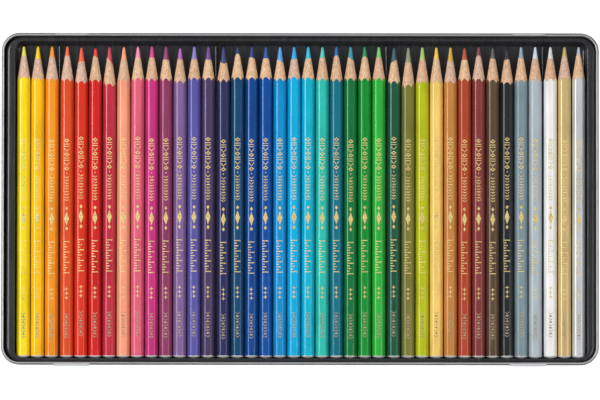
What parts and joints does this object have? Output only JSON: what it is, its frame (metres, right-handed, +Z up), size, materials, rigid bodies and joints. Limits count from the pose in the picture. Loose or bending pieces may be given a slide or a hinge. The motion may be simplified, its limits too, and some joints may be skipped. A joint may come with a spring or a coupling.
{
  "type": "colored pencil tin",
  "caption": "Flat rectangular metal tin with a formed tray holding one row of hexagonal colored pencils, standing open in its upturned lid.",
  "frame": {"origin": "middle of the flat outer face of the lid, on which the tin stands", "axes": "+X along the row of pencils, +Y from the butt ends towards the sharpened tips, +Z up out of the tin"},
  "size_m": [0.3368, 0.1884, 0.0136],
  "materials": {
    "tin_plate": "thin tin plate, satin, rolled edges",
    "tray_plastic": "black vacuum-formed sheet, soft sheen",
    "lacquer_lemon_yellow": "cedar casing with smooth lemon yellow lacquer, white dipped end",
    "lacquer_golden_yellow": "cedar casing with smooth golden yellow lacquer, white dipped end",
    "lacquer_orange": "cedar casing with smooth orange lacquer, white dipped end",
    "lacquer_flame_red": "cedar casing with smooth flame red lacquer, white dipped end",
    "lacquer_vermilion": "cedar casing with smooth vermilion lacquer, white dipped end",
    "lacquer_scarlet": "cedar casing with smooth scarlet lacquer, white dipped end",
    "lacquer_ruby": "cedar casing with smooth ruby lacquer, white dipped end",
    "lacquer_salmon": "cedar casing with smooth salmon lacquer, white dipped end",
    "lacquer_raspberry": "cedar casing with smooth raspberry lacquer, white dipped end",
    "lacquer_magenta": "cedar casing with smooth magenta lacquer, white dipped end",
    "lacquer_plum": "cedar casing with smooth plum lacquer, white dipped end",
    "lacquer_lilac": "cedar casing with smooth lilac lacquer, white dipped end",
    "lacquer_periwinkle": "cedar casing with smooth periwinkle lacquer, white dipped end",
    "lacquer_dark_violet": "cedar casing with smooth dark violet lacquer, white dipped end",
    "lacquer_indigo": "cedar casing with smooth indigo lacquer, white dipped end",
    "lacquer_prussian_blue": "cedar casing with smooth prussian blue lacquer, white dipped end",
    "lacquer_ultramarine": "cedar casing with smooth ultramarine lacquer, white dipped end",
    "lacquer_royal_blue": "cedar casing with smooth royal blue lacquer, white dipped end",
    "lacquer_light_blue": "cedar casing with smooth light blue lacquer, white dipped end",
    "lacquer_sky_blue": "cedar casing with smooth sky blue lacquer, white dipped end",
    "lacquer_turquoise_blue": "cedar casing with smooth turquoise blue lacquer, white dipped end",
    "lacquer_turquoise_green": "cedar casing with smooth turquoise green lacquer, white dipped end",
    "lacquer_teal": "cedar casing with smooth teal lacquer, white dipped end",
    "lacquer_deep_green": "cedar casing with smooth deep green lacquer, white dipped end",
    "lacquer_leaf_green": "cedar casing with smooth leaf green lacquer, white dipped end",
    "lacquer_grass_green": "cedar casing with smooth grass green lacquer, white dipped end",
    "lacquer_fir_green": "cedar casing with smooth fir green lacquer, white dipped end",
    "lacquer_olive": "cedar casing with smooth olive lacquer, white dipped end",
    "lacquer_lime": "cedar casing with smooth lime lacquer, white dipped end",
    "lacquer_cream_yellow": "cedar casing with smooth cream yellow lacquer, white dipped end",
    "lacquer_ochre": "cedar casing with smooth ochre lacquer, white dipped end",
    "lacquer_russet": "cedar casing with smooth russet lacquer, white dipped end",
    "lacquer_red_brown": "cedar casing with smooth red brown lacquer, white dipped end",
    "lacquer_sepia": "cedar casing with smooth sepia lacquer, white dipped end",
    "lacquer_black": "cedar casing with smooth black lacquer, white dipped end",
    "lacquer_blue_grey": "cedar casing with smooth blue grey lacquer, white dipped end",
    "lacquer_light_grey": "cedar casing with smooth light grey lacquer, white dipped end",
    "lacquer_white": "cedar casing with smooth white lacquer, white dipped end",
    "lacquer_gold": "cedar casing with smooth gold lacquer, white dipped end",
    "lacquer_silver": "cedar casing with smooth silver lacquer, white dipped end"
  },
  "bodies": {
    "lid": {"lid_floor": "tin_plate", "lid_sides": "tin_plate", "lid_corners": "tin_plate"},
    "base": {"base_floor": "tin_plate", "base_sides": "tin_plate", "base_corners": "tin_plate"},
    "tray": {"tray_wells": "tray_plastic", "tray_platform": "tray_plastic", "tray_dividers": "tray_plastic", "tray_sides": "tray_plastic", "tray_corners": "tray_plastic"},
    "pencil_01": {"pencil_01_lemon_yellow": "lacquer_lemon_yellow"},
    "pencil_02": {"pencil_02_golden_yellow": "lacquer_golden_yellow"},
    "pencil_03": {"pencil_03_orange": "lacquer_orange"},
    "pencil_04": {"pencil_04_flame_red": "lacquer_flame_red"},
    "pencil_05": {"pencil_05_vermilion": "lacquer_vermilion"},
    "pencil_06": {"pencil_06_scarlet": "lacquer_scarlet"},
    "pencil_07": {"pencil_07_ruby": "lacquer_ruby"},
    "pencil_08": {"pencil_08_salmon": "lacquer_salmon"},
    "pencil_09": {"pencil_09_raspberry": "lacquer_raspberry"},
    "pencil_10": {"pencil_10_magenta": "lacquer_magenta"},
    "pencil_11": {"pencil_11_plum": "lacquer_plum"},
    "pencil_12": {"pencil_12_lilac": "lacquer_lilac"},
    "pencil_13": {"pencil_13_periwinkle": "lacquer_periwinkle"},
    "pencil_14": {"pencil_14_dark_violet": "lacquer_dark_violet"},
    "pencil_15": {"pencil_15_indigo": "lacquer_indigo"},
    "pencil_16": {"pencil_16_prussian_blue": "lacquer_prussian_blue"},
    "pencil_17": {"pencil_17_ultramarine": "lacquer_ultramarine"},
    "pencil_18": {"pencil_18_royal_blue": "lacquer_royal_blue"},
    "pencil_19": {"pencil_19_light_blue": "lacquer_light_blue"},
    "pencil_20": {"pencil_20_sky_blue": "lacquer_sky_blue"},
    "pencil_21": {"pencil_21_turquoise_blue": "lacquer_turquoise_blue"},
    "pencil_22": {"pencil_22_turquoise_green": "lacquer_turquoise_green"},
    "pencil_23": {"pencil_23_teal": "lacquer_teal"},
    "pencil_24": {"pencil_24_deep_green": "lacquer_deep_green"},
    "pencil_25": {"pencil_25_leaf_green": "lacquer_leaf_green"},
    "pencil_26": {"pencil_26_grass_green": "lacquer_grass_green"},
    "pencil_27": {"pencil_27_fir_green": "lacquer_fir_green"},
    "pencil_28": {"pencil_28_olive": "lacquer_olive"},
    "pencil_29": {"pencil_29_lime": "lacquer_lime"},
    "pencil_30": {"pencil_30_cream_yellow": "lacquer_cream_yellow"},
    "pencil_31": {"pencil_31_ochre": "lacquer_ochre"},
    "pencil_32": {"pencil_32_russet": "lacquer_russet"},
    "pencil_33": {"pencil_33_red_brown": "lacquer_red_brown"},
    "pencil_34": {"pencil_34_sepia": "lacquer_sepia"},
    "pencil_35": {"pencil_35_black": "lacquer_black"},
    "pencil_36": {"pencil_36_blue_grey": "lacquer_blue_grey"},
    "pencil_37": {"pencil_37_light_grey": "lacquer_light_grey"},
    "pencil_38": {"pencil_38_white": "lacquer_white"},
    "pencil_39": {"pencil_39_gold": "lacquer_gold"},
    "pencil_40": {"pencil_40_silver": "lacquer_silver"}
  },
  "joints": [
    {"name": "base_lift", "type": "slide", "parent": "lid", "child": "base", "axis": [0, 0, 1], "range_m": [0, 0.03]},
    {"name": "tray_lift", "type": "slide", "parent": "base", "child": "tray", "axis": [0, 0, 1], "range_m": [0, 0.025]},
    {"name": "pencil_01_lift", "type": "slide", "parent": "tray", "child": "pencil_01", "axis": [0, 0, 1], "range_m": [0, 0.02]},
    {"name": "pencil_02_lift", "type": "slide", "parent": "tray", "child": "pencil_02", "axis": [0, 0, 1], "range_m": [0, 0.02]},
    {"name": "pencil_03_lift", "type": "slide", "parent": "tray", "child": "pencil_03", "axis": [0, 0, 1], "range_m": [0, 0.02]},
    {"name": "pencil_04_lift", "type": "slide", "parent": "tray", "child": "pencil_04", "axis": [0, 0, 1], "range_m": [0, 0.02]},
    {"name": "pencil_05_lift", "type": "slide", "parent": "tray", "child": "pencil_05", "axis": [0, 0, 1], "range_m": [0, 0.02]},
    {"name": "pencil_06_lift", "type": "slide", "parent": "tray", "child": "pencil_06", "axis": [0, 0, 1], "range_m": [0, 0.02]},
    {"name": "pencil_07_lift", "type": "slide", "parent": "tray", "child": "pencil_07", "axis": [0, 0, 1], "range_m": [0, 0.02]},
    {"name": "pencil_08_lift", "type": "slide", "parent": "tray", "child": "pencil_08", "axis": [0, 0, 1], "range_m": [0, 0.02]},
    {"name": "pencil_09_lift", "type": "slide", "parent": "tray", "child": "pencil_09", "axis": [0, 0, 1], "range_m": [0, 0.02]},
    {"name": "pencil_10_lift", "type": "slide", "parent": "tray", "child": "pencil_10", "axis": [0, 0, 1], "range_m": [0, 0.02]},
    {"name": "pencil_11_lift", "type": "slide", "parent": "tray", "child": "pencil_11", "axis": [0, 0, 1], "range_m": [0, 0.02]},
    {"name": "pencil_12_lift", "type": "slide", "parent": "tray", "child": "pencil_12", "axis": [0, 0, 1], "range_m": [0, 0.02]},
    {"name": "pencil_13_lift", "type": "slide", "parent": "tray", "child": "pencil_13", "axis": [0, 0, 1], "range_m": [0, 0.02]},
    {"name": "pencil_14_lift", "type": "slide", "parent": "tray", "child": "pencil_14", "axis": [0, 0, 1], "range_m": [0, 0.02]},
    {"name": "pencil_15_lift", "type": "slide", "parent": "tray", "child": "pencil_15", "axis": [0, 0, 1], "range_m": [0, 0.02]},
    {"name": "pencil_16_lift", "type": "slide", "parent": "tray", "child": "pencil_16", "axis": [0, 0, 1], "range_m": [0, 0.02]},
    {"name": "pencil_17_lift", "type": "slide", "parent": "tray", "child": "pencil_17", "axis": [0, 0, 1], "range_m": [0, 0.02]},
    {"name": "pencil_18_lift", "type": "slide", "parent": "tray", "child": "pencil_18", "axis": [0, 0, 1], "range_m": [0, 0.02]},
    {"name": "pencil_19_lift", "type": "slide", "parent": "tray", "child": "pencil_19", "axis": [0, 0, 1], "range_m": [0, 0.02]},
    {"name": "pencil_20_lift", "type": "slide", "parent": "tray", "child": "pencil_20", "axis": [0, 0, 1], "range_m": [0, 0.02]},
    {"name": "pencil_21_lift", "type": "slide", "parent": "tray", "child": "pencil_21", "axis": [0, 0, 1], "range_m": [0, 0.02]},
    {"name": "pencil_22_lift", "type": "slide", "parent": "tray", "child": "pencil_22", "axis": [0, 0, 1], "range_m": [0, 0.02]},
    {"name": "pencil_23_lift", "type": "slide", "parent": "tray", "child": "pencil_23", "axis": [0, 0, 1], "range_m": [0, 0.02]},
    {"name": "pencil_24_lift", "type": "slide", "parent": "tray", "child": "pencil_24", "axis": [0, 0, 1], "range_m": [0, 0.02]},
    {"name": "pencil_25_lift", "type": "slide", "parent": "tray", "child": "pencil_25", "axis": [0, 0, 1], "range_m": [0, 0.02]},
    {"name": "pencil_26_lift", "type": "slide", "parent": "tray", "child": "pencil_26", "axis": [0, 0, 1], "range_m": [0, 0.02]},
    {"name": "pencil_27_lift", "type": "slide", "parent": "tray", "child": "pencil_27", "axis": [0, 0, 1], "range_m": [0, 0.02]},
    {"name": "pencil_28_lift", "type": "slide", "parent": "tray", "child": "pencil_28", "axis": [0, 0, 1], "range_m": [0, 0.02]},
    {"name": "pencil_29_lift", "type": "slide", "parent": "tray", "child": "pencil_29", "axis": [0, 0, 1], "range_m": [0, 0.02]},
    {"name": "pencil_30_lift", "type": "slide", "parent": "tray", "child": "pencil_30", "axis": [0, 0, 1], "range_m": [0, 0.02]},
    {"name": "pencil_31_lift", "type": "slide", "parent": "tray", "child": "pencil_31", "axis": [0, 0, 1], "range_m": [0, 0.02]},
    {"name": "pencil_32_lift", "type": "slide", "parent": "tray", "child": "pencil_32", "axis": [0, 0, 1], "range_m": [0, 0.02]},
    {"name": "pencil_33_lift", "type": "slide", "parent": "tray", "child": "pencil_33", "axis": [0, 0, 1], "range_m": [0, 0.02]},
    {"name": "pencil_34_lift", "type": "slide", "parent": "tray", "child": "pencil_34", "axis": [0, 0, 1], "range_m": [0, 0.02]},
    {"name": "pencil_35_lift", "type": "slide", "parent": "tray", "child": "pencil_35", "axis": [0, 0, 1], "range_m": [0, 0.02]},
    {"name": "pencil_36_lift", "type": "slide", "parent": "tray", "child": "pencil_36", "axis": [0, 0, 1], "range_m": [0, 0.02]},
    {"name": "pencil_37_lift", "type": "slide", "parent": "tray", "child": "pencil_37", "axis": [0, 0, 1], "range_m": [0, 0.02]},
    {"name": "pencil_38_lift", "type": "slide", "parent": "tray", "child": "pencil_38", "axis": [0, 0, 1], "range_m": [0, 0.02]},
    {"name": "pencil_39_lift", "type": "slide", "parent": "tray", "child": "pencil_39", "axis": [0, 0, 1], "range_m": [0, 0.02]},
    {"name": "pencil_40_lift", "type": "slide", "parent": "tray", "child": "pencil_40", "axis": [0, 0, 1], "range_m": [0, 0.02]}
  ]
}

+++

EXERCISE GOAL = Gather each line of the listing that holds the string "bodies".

WRITTEN SOLUTION =
What parts and joints does this object have? Output only JSON: what it is, its frame (metres, right-handed, +Z up), size, materials, rigid bodies and joints. Limits count from the pose in the picture. Loose or bending pieces may be given a slide or a hinge. The motion may be simplified, its limits too, and some joints may be skipped. A joint may come with a spring or a coupling.
  "bodies": {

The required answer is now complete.